Das Kapitel Wärme ist relativ wenig präsent. Die avisierte klimaneutrale Wärmeerzeugung aus erneuerbaren Energien von 50 Prozent bis 2030 ist ein Quantensprung von derzeit ca. 15 Prozent, der aber leider nicht mit Maßnahmen unterfüttert ist. Es werden beispielsweise keine Verbote vom neuen Einbau Gas- und Ölheizungen genannt. Ich nehme an, dass dies Teil des überarbeiteten Klimaschutzgesetzes sein wird. Eine detailliertere Konkretisierung muss und wird voraussichtlich folgen.

Die bereits von der alten Bundesregierung genannte Vision von Deutschland als „Leitmarkt für Wasserstofftechnologien bis 2030“ scheint sich fortzusetzen. Reichen die Zielvorgaben, um der Wasserstoffwirtschaft zum Markthochlauf zu verhelfen? Was muss gegebenenfalls zusätzlich passieren?
Wasserstoff wird 28-mal genannt, nicht nur im Energie-, sondern auch im Industriekapitel. Der industriepolitische Ansatz der Dekarbonisierung geht als klares Ziel aus dem Vertrag hervor. Für mich ist das ein Paradigmenwechsel, weil die amtierende Bundesregierung in der nationalen Wasserstoffstrategie nur halb so viel Elektrolyseurleistung – nämlich fünf statt zehn Gigawatt– geplant hat. Früher lag der Fokus auf 80 bis 90 Prozent Import des Wasserstoffs bis 2030. Das habe ich nicht nachvollziehen können, da auch Länder mit besseren erneuerbaren Stromerzeugungsbedingungen die Wasserstofftechnik erst etablieren müssen. Nun ist die große Priorität erkennbar, grüne Wasserstofftechnologie in Deutschland zu entwickeln und einzusetzen. Ergo wollen wir nun in diesem Jahrzehnt die ganze Technologie- und Wertschöpfungskette hier bei uns aufbauen, prüfen und exportfähig machen. Aus der priorisierten Umsetzung der IPCEI-Projekte spricht zudem, dass hier offene regulatorische Baustellen erkannt wurden. Das ist offenkundig kein Selbstläufer. Dennoch dürfen wir nicht vergessen, dass die zweite große Baustelle für die Wasserstoffwirtschaft die EU mit dem delegated act bleibt, der aktuell in den Entwürfen viel zu restriktiv ist und einen Markthochlauf eher verhindert als ermöglicht.

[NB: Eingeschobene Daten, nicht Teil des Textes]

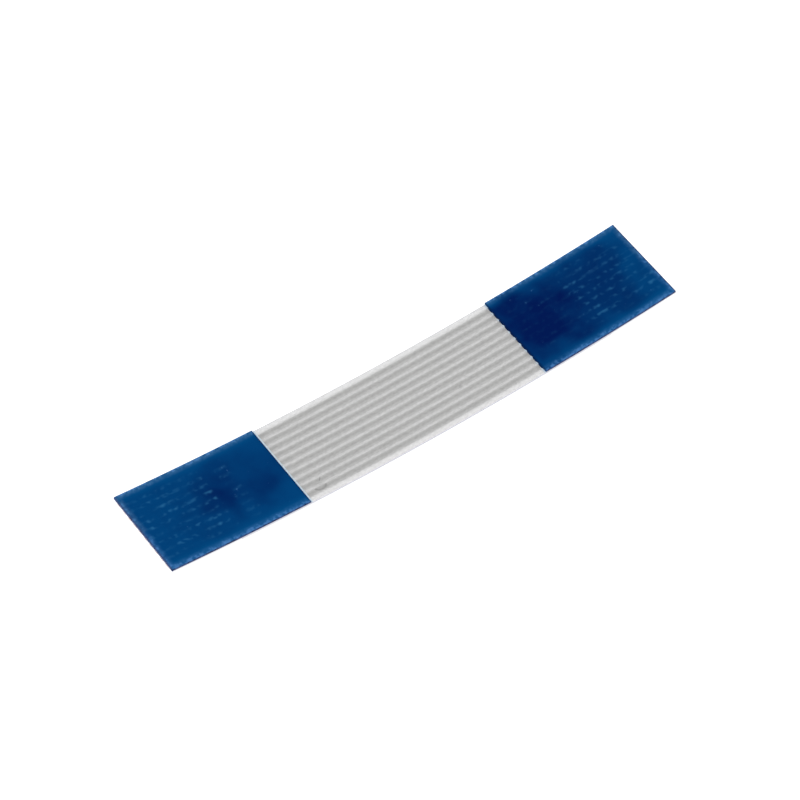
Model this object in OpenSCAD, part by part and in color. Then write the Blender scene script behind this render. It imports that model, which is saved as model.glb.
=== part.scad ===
// Flat flex cable: a row of flat copper conductors laminated between two
// insulation films. A stiffener backs each end on the upper side, and the
// lower film stops short of both ends, which leaves the contacts bare there.
// The cable lies on its curled belly: X runs along it, Y across it, Z is up,
// and the origin is where the middle of the belly meets the table.

/* [Cable] */
// Length along the cable, tip to tip
cable_length = 30; // [24:1:60]
// Number of conductors
ways = 10; // [4:1:20]
// Distance from one conductor's centre to the next
pitch = 0.5; // [0.45:0.05:1]
// Distance from an outer conductor's centre to the cable's long edge
edge_margin = 0.5; // [0.3:0.05:1]
// Radius of the lengthwise curl that the cable keeps
curl_radius = 140; // [60:5:400]

/* [Conductors] */
// Width of one rolled copper strip
conductor_width = 0.3; // [0.2:0.01:0.32]
// Thickness of one rolled copper strip
conductor_thickness = 0.05; // [0.035:0.005:0.08]
// Chamfer along the strip's rolled edges
conductor_chamfer = 0.01; // [0.004:0.002:0.014]
// Length of contact left bare on the underside of each end
contact_length = 4; // [2:0.5:6]

/* [Insulation films] */
// Thickness of one film with its adhesive, between the conductors
film_thickness = 0.055; // [0.045:0.005:0.12]
// How far the outer face of a film stands up over each conductor
rib_height = 0.01; // [0.004:0.002:0.02]
// Width of the slope down each side of a rib
rib_slope = 0.05; // [0.02:0.01:0.06]

/* [Stiffeners] */
// Length of each stiffener, from the tip of the cable
stiffener_length = 8; // [6.5:0.5:11]
// Thickness of a stiffener with its adhesive, above the ribs
stiffener_thickness = 0.11; // [0.1:0.01:0.3]

/* [Hidden] */
$fa = 0.5;
$fs = 0.1;
conductor_names = [for (i = [1:ways]) str("conductor_", i < 10 ? "0" : "", i)];

cable_width = (ways - 1) * pitch + 2 * edge_margin;
rib_crest = film_thickness + rib_height;
degrees_per_mm = 180 / (PI * curl_radius);

// Distance of conductor number i from the cable's centre line
function conductor_y(i) = (i - (ways + 1) / 2) * pitch;

// Sweeps a cross-section along the curled cable, between two distances from
// its left tip. In the section, X runs across the cable and Y is the height
// above the plane where the two films meet.
module along_cable(from, to)
    translate([0, 0, rib_crest + curl_radius])
        rotate([-90, 90 + (cable_length / 2 - to) * degrees_per_mm, 0])
            rotate_extrude(angle = (to - from) * degrees_per_mm)
                translate([curl_radius, 0])
                    rotate(90)
                        children();

// Rib that a film's outer face makes over a conductor centred at y
function rib(y) = let (w = conductor_width / 2) [
    [y - w - rib_slope, film_thickness],
    [y - w, rib_crest],
    [y + w, rib_crest],
    [y + w + rib_slope, film_thickness]
];

// Upper half of the outline of a conductor centred at y
function strip_top(y) = let (w = conductor_width / 2, h = conductor_thickness / 2, c = conductor_chamfer) [
    [y - w, h - c],
    [y - w + c, h],
    [y + w - c, h],
    [y + w, h - c]
];

// Groove in a film's inner face, in which a conductor is half sunk
function groove(y) = concat([[y - conductor_width / 2, 0]], strip_top(y), [[y + conductor_width / 2, 0]]);

ribs = [for (i = [1:ways]) each rib(conductor_y(i))];
grooves = [for (i = [1:ways]) each groove(conductor_y(i))];

function reversed(points) = [for (i = [len(points) - 1:-1:0]) points[i]];

// Full-width section between a lower and an upper outline, both from left to
// right, each with the height at which it reaches the cable's long edges
module section(lower, lower_edge, upper, upper_edge) {
    w = cable_width / 2;
    polygon(concat(
        [[-w, lower_edge]], lower, [[w, lower_edge]],
        [[w, upper_edge]], reversed(upper), [[-w, upper_edge]]
    ));
}

module film_section()
    section(grooves, 0, ribs, film_thickness);

// Carrier film on the stiffened side, as long as the cable
module top_film()
    color("whitesmoke")
        along_cable(0, cable_length)
            film_section();

// Cover film on the contact side, cut back at both ends
module bottom_film()
    color("whitesmoke")
        along_cable(contact_length, cable_length - contact_length)
            mirror([0, 1])
                film_section();

// Blue polyester backing of one end, moulded by its adhesive onto the ribs
module stiffener(from)
    color("midnightblue")
        along_cable(from, from + stiffener_length)
            section(ribs, film_thickness, [], rib_crest + stiffener_thickness);

// Tinned copper strip centred at y, bare on its lower side at both ends
module conductor(y)
    color("silver")
        along_cable(0, cable_length)
            polygon(concat(strip_top(y), [for (p = reversed(strip_top(y))) [p.x, -p.y]]));

top_film();
bottom_film();
stiffener(0);  // stiffener_left
stiffener(cable_length - stiffener_length);  // stiffener_right
for (i = [1:ways])
    conductor(conductor_y(i));
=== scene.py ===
# Flat flex cable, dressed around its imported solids: ten tinned copper strips between two milky
# films, and a blue stiffener on the upper side of each end. It lies curled on a pale floor.
import math

import bpy
from mathutils import Matrix, Vector


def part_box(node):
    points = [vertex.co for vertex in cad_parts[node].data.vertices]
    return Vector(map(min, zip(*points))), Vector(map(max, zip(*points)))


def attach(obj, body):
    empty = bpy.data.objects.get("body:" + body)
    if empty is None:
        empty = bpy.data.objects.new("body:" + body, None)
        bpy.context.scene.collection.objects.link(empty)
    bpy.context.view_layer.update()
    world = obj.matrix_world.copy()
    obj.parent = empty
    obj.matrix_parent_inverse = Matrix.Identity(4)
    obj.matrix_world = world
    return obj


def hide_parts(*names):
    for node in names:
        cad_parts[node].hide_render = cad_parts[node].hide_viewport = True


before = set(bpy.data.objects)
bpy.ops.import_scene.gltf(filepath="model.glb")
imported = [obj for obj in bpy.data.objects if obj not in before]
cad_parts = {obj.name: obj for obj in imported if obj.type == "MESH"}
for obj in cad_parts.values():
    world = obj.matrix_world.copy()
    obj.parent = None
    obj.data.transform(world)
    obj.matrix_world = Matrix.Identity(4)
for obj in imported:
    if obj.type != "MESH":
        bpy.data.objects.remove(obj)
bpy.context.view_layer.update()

mm = 0.001

# ---------------------------------------------------------------------------------------------
# Camera: a long lens that looks down on the cable from beyond its left tip and its near edge.
# It aims at the middle of the belly, which sits a little under the middle of the picture.
camera_azimuth = math.radians(-29.11)
camera_elevation = math.radians(50.9)
camera_roll = math.radians(-5.5)
camera_distance = 226.7 * mm
aim = Vector((0, 0, 0.065 * mm))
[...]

Wo gehen Ihnen die Ziele trotz allem nicht weit genug?
Der Stellenwert und die Gewichtung der Klimaaspekte ist klar und positiv. Kritisieren kann man die fehlende Ausführlichkeit zur Wärmeversorgung, da ein Drittel der nationalen CO2-Emmissionen auf ihr Konto geht. Dieser Teil muss noch stärker mit Maßnahmen ausgearbeitet werden.

 

Über Jan Rispens

Profilbild zu: Jan Rispens

Seit Gründung in 2011 ist Jan Rispens, als gelernter Elektrotechnik-Ingenieur, Geschäftsführer der EEHH Clusteragentur und seit 20 Jahren aktiv im Bereich nachhaltige Energieversorgung und Klimaschutz.